I'll grant you that that rant is downright bizarre. But in focusing on Nixon shooting the shit with his secretary, it lacks the context of what he actually did as president.

This isn't something that Republicans don't tend to brag about because they're stupid, but Nixon created America's very first affirmative action program: the Philadelphia Plan.

Liberal horseshit aside, government contractors and northern labor unions were, in the late 60s and early 70s, made entirely of racism. Nixon and George Schultz's Philadelphia Plan forced anyone working on a federal construction contract to hire African American workers.
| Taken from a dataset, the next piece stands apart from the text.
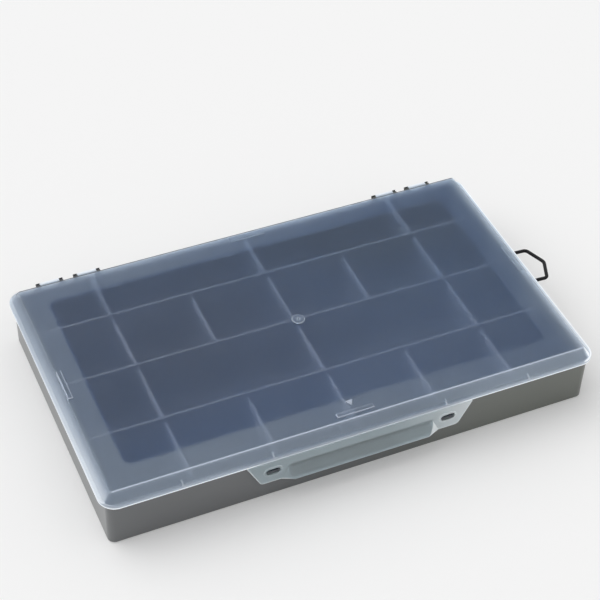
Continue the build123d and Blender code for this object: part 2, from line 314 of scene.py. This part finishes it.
# %% [markdown]
# ## Window, ledge and slopes
#
# The middle of the lid is moulded smooth and is clearer than the border round it. The ledge
# and the slopes send more light back. The crease over the front slope is sharp, but at the
# ends the top rolls softly into the slope, a little wider on the right and paler in front.
# The solid has one small radius all round, so the wide roll is painted shading from its mask,
# which fades over nine millimetres where the ledge's takes less than one.

# %% Mark the window, the ledge and the slopes
window_shift = -1.6 * mm
window_half_x = 153.9 * mm
window_half_y = 81.2 * mm
window_corner = 6 * mm
window_soft = 5 * mm
roll_width = crease_inset - 1.5 * mm
roll_soft = 9 * mm
right_roll_more = 2.4 * mm


def broad_zones(at):
    """Masks of the lid's large zones."""
    faces_front = (0 - at.normal_y).above(0.35, 0.15)
    window = inset(at.x - window_shift, at.y, window_half_x, window_half_y, window_corner)
    # The wide roll is painted shading, paler in front.
    roll = (at.side - right_roll_more * at.x.above(0.0, mm)).below(roll_width, roll_soft)
    stronger_in_front = 0.40 + 0.68 * at.y.below(0.0, 200 * mm)
    return {
        "window": window.above(0.0, window_soft),
        "ledge": at.dome.below(0.0, 0.6 * mm),
        "slope": at.dome.below(draw_in, 0.8 * mm) * faces_front,
        "roll": roll * (1 - faces_front) * stronger_in_front,
    }


print("window, in mm:", round(2 * window_half_x / mm, 1), "by", round(2 * window_half_y / mm, 1))

# %% [markdown]
# ## Edges and creases
#
# The foot of the rim, the edge of the ledge at the right end and the dome's front right corner
# are the brightest lines. They are painted highlights, which stand for light that runs along
# inside clear plastic and leaves at its edges, and for the shine on the corner. A renderer
# finds such light only after very many bounces, so each line is a narrow mask instead. Behind
# the flap the rim's foot is dimmer. The front crease is one fine pale line, a painted
# highlight, and the back crease a fine dark one, a painted shade, which is taken for the shade
# of the step behind it.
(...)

After it was affirmed by the courts in Contractors' Association of Eastern Pennsylvania v. Schultz, et al., it remained the law of the land.

School segregation was common when Nixon took office in 1969, some 15 years after Brown v. Board Education. It was largely a bad memory when he resigned in 1974. While Nixon hated busing, he managed to uphold the Supreme Court's order and often worked around it and achieved even greater things.

Nixon said a lot of crazy shit in private that was directly repudiated by his public record. The Goddamned Liberal Media never points that out because, frankly, a bigoted and paranoid president ranting in the White House is more fun to write about. I get that, I just don't believe that I'm out of line for expecting better from them, especially renowned newspapers. If I wanted to be a mongoloid, I'd learn everything I discuss from cable news.

Having said all of that, the lines about the Irish and Italians are pretty funny.